* What to do: Stop after the line with "plastic with a": repeat exactly every line before it, beginning with the first, and that line itself.

* Source material:
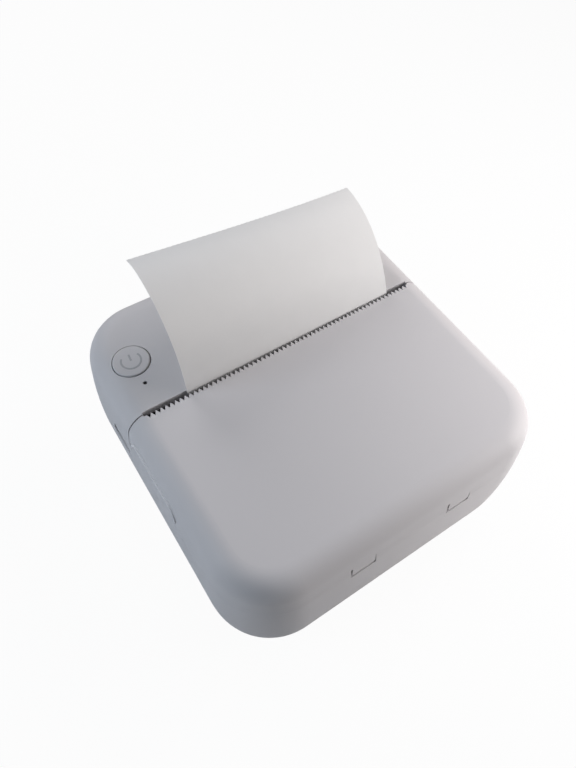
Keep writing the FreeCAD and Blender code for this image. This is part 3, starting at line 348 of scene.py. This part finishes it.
@dataclass(frozen=True)
class MouldedPlastic(Finish):
    """Injection-moulded plastic with a fine spark-eroded texture."""

    colour: Colour
    roughness: float = 0.55
    grain: float = 0.000012
    grain_scale: float = 5200.0
    specular: float = 0.35
    tone: float = 0.02
    drift_scale: float = 28.0
    swing: float = 0.06
    relief: float = 0.6

    def inputs(self, graph: Graph) -> Inputs:
        """A material with faint tone drift, texture grain and rubbed roughness.

        Args:
            graph: The node graph of the material.

        Returns:
            The Principled shader's inputs.
        """
        drift = graph.noise(self.drift_scale, 2.0)
        grain = graph.noise(self.grain_scale, 2.0, rough=0.6)
        speck = graph.cells(self.grain_scale * 0.6)
        dark = shade(self.colour, 1 - self.tone)
        light = shade(self.colour, 1 + self.tone * 0.6)
        height = grain * 0.7 + speck * 0.3
        return dict(Base_Color=graph.mix(drift, dark, light),
                    Roughness=drift.around(self.roughness, self.swing) + (grain - 0.5) * 0.08,
                    Specular_IOR_Level=self.specular, Normal=graph.bump(height, self.grain, self.relief))


class Direction(Enum):
    """Direction of the marks that a tool leaves on metal."""

    ALONG_X = (30.0, 2600.0, 2600.0)
    ALONG_Y = (2600.0, 30.0, 2600.0)
    EVEN = (900.0, 900.0, 900.0)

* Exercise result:
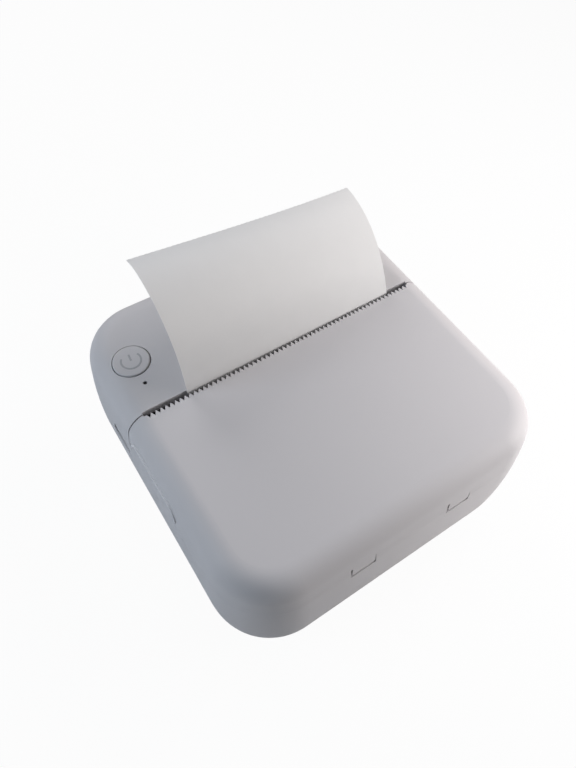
Keep writing the FreeCAD and Blender code for this image. This is part 3, starting at line 348 of scene.py. This part finishes it.
@dataclass(frozen=True)
class MouldedPlastic(Finish):
    """Injection-moulded plastic with a fine spark-eroded texture."""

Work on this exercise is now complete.